## BEGIN Records for this task

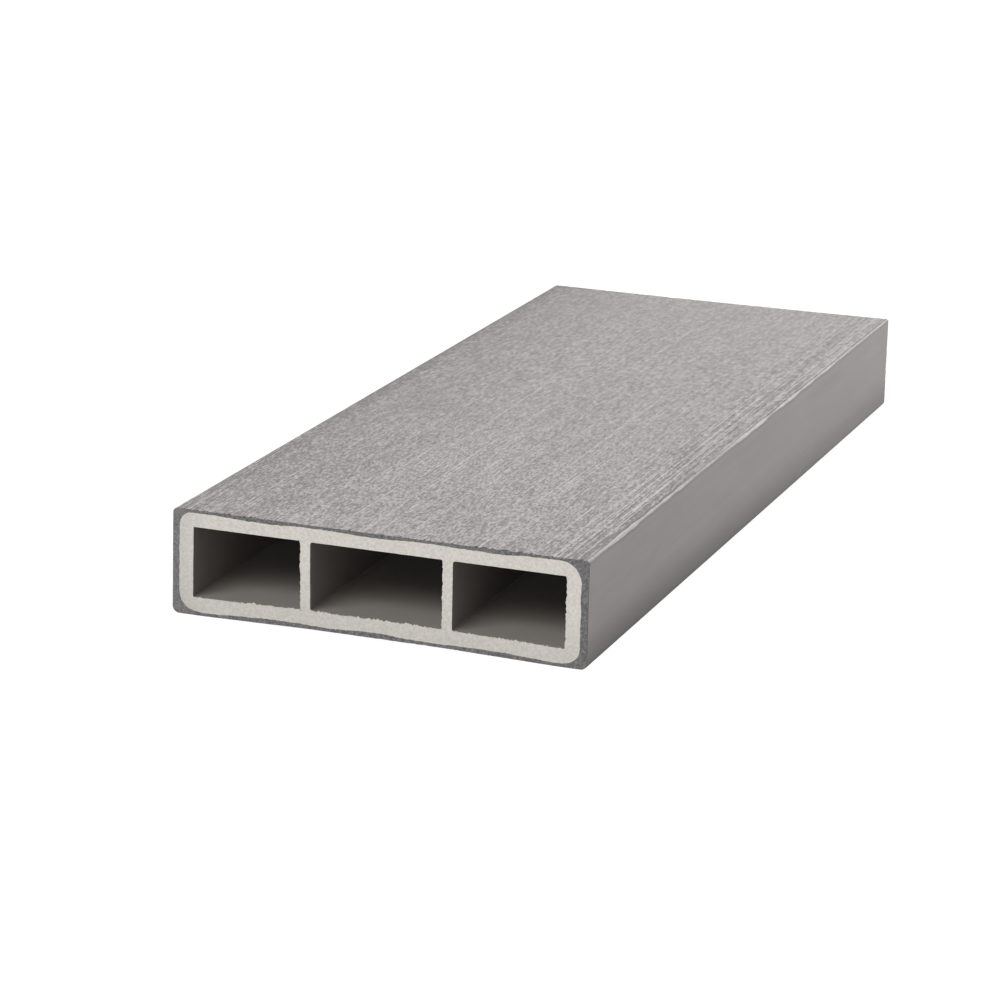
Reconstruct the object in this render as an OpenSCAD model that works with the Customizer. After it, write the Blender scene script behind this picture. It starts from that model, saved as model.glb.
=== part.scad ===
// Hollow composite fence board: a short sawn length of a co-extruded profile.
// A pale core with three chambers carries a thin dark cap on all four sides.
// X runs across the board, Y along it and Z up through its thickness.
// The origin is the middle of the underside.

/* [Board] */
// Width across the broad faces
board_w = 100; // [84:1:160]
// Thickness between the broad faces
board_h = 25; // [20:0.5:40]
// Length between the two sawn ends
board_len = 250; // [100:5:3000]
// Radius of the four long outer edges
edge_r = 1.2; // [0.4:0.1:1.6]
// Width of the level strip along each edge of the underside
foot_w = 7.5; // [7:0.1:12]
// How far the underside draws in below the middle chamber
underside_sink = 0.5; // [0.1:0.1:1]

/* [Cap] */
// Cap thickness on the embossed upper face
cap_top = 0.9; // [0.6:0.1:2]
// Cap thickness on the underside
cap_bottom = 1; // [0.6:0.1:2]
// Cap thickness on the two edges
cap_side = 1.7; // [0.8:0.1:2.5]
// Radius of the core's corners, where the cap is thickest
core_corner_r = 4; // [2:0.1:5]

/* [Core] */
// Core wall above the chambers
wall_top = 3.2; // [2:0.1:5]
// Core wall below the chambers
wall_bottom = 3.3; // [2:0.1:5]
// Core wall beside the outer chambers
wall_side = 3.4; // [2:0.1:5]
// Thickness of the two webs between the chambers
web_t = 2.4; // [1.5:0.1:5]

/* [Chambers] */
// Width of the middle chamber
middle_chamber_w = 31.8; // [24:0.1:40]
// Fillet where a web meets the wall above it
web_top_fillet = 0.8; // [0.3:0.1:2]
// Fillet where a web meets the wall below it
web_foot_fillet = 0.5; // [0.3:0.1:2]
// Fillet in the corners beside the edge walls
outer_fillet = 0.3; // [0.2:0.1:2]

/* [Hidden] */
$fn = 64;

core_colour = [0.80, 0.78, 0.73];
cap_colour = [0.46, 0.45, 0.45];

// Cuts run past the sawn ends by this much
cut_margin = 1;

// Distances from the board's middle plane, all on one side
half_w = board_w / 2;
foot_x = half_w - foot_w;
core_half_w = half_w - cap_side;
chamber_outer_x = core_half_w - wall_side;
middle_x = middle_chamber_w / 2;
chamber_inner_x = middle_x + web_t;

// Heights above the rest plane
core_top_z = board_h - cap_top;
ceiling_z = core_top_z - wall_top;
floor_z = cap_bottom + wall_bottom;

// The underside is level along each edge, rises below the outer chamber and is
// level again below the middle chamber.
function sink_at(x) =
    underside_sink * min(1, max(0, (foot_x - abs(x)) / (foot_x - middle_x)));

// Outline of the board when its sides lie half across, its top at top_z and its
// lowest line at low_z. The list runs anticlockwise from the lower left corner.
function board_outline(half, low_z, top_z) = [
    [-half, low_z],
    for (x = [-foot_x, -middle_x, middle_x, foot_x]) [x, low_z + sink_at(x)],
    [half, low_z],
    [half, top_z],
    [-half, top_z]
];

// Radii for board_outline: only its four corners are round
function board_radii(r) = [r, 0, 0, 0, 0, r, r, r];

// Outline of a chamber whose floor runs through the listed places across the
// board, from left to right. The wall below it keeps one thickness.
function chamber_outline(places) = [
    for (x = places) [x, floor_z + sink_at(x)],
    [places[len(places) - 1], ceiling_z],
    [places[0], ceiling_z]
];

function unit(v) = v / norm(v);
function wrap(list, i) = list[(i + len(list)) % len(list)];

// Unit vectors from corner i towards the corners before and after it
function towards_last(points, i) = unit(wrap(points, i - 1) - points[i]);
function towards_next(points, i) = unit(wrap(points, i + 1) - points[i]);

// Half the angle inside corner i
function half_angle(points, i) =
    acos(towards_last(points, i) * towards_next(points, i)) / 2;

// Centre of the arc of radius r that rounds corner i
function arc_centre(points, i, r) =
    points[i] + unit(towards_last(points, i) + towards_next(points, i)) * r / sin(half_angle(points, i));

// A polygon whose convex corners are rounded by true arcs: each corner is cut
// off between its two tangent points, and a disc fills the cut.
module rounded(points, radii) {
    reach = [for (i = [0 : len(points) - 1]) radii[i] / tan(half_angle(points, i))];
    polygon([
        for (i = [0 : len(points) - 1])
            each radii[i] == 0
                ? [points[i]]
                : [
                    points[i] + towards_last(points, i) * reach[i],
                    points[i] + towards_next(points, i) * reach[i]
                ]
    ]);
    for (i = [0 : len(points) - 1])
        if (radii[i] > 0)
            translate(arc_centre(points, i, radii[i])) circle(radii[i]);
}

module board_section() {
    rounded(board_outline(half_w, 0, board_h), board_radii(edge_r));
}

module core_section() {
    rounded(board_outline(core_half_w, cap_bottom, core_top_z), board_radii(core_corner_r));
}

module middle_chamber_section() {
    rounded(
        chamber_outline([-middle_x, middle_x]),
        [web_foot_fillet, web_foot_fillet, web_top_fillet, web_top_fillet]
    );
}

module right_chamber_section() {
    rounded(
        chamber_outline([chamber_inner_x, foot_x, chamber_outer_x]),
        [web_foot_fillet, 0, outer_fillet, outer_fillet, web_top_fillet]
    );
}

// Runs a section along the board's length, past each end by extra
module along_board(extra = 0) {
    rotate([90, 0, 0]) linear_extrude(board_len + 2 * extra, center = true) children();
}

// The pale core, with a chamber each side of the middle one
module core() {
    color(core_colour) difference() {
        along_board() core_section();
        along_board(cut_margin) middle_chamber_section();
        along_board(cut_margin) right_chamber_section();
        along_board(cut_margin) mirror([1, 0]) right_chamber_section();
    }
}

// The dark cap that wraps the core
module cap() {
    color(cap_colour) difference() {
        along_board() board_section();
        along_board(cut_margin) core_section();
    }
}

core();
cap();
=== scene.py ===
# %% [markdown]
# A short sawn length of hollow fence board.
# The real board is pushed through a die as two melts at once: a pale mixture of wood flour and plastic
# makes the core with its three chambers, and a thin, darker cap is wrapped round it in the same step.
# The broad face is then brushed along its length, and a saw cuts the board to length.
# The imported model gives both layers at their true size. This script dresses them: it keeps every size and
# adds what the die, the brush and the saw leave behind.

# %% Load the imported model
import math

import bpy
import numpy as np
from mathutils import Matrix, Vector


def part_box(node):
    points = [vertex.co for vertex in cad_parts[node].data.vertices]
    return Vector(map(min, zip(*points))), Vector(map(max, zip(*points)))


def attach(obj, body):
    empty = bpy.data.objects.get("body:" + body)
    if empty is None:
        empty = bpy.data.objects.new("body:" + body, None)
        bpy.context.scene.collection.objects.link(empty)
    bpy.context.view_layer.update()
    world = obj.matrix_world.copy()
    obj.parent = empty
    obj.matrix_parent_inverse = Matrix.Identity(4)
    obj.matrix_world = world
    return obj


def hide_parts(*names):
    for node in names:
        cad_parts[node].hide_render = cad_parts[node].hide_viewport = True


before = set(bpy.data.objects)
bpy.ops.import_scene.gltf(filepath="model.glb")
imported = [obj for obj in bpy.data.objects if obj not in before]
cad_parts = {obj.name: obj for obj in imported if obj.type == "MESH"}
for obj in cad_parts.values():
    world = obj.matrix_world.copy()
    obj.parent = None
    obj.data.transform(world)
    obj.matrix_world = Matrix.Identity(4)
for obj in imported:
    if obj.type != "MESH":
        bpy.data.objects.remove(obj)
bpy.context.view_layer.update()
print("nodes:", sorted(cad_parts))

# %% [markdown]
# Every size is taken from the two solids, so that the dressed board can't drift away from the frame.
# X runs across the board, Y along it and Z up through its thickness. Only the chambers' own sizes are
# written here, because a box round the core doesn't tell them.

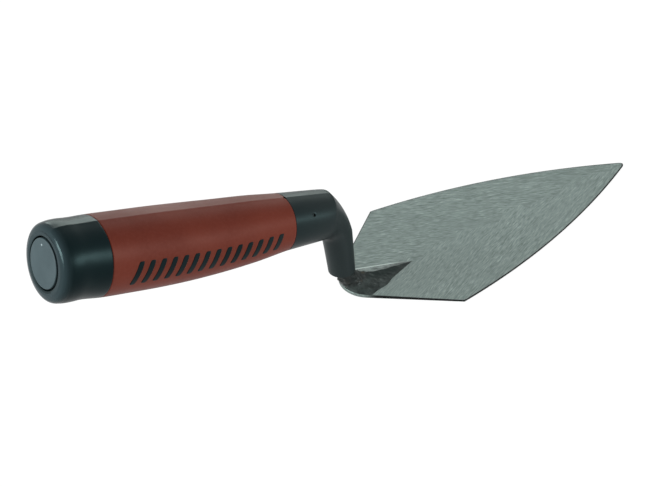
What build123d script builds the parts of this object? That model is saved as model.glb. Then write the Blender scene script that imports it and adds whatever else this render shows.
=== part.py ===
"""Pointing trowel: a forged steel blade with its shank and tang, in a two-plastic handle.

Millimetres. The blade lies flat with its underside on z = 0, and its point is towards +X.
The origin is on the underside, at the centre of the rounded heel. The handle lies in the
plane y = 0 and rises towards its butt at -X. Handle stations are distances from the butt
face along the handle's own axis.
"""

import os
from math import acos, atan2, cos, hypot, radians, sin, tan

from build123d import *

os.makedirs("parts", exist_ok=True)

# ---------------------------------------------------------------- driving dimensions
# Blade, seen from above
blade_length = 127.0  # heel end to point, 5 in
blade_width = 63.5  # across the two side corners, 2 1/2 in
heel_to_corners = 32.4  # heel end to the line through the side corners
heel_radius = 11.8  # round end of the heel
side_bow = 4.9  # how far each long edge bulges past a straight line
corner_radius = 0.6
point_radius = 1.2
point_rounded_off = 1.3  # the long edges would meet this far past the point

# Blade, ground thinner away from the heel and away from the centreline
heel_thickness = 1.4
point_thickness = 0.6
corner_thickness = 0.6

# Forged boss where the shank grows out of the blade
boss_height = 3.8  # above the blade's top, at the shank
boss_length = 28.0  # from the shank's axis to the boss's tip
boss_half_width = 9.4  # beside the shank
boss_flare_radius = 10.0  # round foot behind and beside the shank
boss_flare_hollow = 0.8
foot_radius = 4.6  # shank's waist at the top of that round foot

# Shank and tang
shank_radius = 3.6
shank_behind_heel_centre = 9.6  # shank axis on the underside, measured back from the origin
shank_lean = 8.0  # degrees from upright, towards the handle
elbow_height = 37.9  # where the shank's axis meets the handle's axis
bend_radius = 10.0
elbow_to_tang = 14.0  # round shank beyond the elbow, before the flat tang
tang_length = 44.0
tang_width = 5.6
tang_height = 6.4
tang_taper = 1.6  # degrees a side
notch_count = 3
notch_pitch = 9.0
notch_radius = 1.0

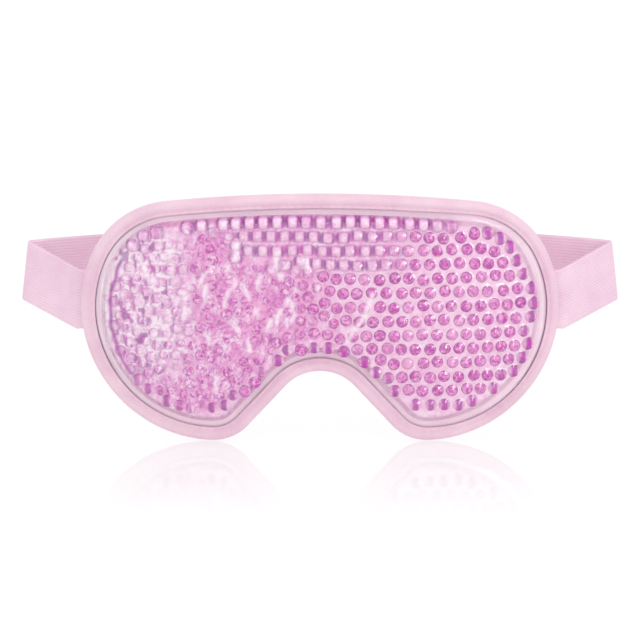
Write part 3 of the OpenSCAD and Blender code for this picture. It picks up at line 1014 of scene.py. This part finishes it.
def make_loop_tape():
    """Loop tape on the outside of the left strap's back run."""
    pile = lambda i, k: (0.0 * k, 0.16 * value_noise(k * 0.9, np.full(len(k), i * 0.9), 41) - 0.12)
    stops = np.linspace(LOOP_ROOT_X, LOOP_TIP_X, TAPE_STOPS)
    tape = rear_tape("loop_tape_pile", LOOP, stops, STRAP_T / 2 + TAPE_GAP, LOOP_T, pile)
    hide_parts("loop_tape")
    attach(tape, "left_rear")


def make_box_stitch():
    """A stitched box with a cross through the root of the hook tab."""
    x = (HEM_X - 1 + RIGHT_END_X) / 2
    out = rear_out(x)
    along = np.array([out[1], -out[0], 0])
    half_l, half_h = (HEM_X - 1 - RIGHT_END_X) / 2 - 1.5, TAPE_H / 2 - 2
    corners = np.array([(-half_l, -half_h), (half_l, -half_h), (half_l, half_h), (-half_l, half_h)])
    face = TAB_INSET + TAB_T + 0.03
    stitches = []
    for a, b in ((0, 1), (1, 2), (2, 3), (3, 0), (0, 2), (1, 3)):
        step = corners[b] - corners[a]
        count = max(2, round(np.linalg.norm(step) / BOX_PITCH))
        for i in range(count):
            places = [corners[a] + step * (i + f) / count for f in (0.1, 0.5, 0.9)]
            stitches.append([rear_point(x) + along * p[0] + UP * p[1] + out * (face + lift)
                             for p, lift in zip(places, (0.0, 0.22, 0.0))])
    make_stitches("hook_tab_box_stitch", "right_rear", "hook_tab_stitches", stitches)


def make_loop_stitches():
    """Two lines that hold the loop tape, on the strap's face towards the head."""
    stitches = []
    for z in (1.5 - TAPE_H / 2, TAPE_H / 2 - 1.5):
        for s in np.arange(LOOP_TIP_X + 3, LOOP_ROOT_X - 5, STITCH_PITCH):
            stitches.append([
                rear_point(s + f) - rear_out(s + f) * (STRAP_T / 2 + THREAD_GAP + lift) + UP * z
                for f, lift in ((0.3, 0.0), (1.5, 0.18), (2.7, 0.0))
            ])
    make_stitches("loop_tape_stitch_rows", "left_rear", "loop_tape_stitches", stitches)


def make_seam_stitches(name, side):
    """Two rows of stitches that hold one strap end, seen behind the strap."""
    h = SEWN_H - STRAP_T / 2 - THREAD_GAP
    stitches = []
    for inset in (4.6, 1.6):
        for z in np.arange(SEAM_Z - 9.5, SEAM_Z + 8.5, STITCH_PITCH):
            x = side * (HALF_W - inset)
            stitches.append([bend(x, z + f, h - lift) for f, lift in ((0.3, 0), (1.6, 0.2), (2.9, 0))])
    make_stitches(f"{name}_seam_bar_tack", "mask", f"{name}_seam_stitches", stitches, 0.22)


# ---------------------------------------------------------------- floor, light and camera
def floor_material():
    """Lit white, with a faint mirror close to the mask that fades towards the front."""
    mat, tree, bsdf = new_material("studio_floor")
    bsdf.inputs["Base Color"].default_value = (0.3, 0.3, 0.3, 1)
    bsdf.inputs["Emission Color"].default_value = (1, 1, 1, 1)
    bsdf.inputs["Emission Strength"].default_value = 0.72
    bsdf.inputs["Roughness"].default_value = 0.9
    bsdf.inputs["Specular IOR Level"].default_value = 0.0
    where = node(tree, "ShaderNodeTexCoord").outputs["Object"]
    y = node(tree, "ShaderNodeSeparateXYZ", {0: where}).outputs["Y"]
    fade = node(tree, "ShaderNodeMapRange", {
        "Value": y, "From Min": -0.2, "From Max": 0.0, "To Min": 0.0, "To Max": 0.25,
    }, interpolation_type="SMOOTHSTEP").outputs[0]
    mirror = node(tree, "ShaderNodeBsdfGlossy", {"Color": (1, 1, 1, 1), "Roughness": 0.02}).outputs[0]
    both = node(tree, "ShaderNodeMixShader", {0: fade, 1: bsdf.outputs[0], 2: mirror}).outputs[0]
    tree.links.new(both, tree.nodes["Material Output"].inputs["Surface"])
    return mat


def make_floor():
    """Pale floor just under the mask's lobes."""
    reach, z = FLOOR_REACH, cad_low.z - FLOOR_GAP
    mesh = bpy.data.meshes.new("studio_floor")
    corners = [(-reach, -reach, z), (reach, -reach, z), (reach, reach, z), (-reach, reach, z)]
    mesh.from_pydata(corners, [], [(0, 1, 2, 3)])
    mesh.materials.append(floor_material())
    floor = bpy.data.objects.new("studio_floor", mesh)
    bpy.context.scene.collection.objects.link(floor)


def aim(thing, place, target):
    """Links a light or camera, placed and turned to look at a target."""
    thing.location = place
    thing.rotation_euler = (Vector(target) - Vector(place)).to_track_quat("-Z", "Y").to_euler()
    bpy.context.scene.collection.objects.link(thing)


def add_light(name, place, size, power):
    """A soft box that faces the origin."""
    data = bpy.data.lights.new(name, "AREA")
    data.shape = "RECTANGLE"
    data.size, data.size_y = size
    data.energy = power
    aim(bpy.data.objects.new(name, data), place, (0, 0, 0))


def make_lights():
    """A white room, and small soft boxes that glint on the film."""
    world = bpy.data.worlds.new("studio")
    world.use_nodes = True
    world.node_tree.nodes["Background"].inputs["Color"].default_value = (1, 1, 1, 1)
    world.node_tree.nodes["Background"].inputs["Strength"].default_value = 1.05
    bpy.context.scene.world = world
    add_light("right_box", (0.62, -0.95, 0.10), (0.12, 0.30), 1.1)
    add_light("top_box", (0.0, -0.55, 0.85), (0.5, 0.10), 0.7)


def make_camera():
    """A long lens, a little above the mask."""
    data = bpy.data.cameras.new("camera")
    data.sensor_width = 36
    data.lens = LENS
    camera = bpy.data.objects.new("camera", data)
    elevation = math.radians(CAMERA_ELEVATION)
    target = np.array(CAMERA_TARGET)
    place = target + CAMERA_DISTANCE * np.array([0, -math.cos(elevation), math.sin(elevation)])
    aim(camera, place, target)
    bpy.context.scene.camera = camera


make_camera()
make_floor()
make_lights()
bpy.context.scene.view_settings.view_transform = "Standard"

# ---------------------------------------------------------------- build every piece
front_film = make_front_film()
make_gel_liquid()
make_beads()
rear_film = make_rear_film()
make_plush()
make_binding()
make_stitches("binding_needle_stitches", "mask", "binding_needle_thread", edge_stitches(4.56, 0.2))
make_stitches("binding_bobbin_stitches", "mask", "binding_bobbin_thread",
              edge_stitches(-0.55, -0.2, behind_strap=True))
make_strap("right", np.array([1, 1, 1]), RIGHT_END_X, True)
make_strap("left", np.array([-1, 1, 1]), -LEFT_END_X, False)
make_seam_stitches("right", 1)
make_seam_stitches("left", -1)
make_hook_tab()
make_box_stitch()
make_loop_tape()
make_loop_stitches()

## END Records for this task

Extract the lines from the line with "wraps the core" through the line with "import math". Keep both of those lines, copy everything exactly, and add nothing.

// The dark cap that wraps the core
module cap() {
    color(cap_colour) difference() {
        along_board() board_section();
        along_board(cut_margin) core_section();
    }
}

core();
cap();
=== scene.py ===
# %% [markdown]
# A short sawn length of hollow fence board.
# The real board is pushed through a die as two melts at once: a pale mixture of wood flour and plastic
# makes the core with its three chambers, and a thin, darker cap is wrapped round it in the same step.
# The broad face is then brushed along its length, and a saw cuts the board to length.
# The imported model gives both layers at their true size. This script dresses them: it keeps every size and
# adds what the die, the brush and the saw leave behind.

# %% Load the imported model
import math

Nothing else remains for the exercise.